The Reading Mind
Jan. 3rd, 2023 11:22 amThis is precisely what has led me to revive this languishing account and start using it for something very different from its original intent. I felt like I was oversaturated with information, which I love to learn about, but had no way to dig deeper and reflect on connections I was actually making while I was reading or learning.
Telling my 19 yr old son about what I was hearing as we were making dinner led to a further discussion about the intersection of ADHD and the way information is presented to us, how that manner of constant and increasing instant gratification and skim reading contributed to existing ADHD and in some cases could even be the cause.
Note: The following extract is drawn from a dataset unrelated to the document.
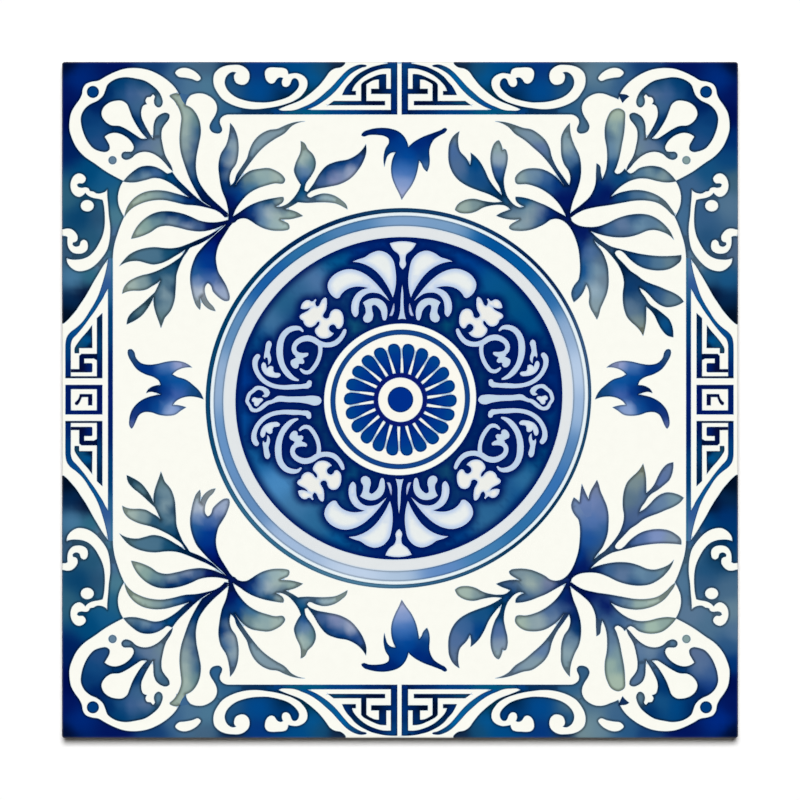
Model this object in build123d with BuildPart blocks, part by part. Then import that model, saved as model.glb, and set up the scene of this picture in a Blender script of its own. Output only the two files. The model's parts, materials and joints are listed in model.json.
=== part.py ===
from build123d import *

import math
import os

# A square glazed ceramic wall tile, dust-pressed and fired as one piece. Millimetres, +Z up.
# The tile lies on its keyed back, with the origin at the middle of the back, on the plane of its ribs.
# The glazed face is the flat top. The edge has an upright band under the rounded arris of the face
# and a drafted skirt below the band, as the pressing die leaves them.

# Overall size: the six inch square of decorative wall tiles, a quarter of an inch thick
tile_side = 152.4
tile_thickness = 6.4

# Edge: the band that a grout joint meets, the arris above it and the drafted skirt below it
arris_radius = 0.4
skirt_height = 3.2
skirt_draft_angle = 5.0
back_bevel_height = 0.2
back_bevel_angle = 45.0
back_corner_radius = 0.15

# Back: square keying cells between straight ribs, as many as leave a plain rim
cell_side = 14.0
rib_width = 3.0
least_rim_width = 6.0
cell_depth = 0.9
cell_draft_angle = 30.0
cell_corner_radius = 1.6
cell_floor_radius = 0.4

# How far the back's edge lies inside the band, which is also what its corners' radius loses on the way
draft_set_in = (skirt_height - back_bevel_height) * math.tan(math.radians(skirt_draft_angle))
bevel_set_in = back_bevel_height * math.tan(math.radians(back_bevel_angle))
band_corner_radius = back_corner_radius + draft_set_in + bevel_set_in

# The flat of the back, and the cells that it has room for
back_side = tile_side - 2 * (draft_set_in + bevel_set_in)
cell_pitch = cell_side + rib_width
cell_count = int((back_side - 2 * least_rim_width + rib_width) // cell_pitch)
rim_width = (back_side - cell_count * cell_pitch + rib_width) / 2

with BuildPart() as tile:
    # The upright band, from the die's parting line up to the glazed face
    with BuildSketch(Plane.XY.offset(skirt_height)) as outline:
        RectangleRounded(tile_side, tile_side, band_corner_radius)
    extrude(amount=tile_thickness - skirt_height)

    # The skirt narrows towards the back, so that the pressed tile leaves the die, and ends in a bevel
    extrude(outline.sketch, amount=back_bevel_height - skirt_height, taper=skirt_draft_angle)
    extrude(tile.faces().sort_by(Axis.Z)[0], amount=back_bevel_height, taper=back_bevel_angle)

    # The face's arris is rounded all round
    fillet(tile.faces().sort_by(Axis.Z)[-1].outer_wire().edges(), radius=arris_radius)

    # The keying cells, sunk into the back with drafted walls
    with BuildSketch(Plane.XY):
        with GridLocations(cell_pitch, cell_pitch, cell_count, cell_count):
            RectangleRounded(cell_side, cell_side, cell_corner_radius)
    extrude(amount=cell_depth, taper=cell_draft_angle, mode=Mode.SUBTRACT)

    # Each cell's floor runs into its walls in a small cove
    cell_floors = tile.faces().filter_by(Plane.XY).group_by(Axis.Z)[1]
    fillet(cell_floors.edges(), radius=cell_floor_radius)

tile.part.label = "tile"
os.makedirs("parts", exist_ok=True)
export_step(tile.part, "parts/tile.step")

print(f"cells {cell_count} a side, rim {rim_width:.2f} mm, skirt set in {draft_set_in:.2f} mm")
print(f"volume {tile.part.volume / 1000:.1f} cm3")
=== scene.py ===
import json
import math

import bpy
import numpy as np
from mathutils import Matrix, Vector, kdtree
from mathutils.geometry import delaunay_2d_cdt

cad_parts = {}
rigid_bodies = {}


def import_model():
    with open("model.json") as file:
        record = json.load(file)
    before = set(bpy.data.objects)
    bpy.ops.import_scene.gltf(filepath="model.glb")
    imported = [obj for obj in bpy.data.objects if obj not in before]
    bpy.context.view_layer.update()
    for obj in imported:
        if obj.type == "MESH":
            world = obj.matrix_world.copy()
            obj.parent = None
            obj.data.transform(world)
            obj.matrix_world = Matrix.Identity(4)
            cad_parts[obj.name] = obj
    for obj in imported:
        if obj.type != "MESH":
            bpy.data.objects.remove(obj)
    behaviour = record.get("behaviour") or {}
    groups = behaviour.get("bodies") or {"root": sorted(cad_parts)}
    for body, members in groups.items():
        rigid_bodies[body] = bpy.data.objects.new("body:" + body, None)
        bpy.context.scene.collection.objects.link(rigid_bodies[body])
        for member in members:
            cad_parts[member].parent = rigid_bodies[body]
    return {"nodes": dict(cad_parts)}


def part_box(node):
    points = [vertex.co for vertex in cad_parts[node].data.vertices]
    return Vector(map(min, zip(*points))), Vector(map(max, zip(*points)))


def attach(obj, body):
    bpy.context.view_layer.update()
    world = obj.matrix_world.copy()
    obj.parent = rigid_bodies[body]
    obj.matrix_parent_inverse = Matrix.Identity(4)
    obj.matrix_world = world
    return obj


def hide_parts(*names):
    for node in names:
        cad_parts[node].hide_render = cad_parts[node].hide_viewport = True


for thing in list(bpy.data.objects):
    bpy.data.objects.remove(thing)
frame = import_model()
bpy.ops.object.select_all(action="DESELECT")
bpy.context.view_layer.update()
low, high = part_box("tile")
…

That is absolutely not to take away from the reality of ADHD and in no way feeds into the simplistic and unrealistic "solution" of "less screen time." It exists, executive (dis)function is a problem, there are solutions both behavioral and medicinal. But we need to recognize the contribution of how our world is built. Listen to this portion of the interview regarding the popular children's television show, Cocomelon:
...which kids love and adults hate but they talk about in this feature how they've set up a room in the the place makes Cocomelon where they will have a kid watching the show and set up next to it is another screen that shows an adult just doing normal household tasks, just sort of wandering around doing whatever you do in house and if the child becomes distracted from Cocomelon by what the adult is doing, they go back to the edit and they amp up the interestingness that cuts the whatever makes a Cocomelon episode interesting and it was so dystopic right that the level of engineering I mean the hyper saturation of the colors the constant cuts and so I mean a little bit like a hyper sugary cereal or whatever what his system is learning to find worth paying attention to... right, like how hard it is for the world to measure up to that...as it is for me - I'm going to bring this to me in a second, I'm not just putting this on little kids - but I know every time I put him there, it is training, right, it is training what is interesting and what is not
The entire interview is worth a listen, that particular part was just so horrifying. They do not, in their discussion, "blame" parents and the interview is actually about the act of reading and consumption of information, not just about kids. But good god. It's like the methods used by designers of gambling establishments to keep gamblers in the room, losing money.
Note: the transcript I found is riddled with errors, clearly an AI transcript with little to no human intervention, and annoyingly the audio connected to each paragraph actually starts 2 paragraphs before the play button for it, but it is a way to, no irony intended, skim the podcast and listen to particular parts of it either again or to see if you want to commit to listening to the entire thing.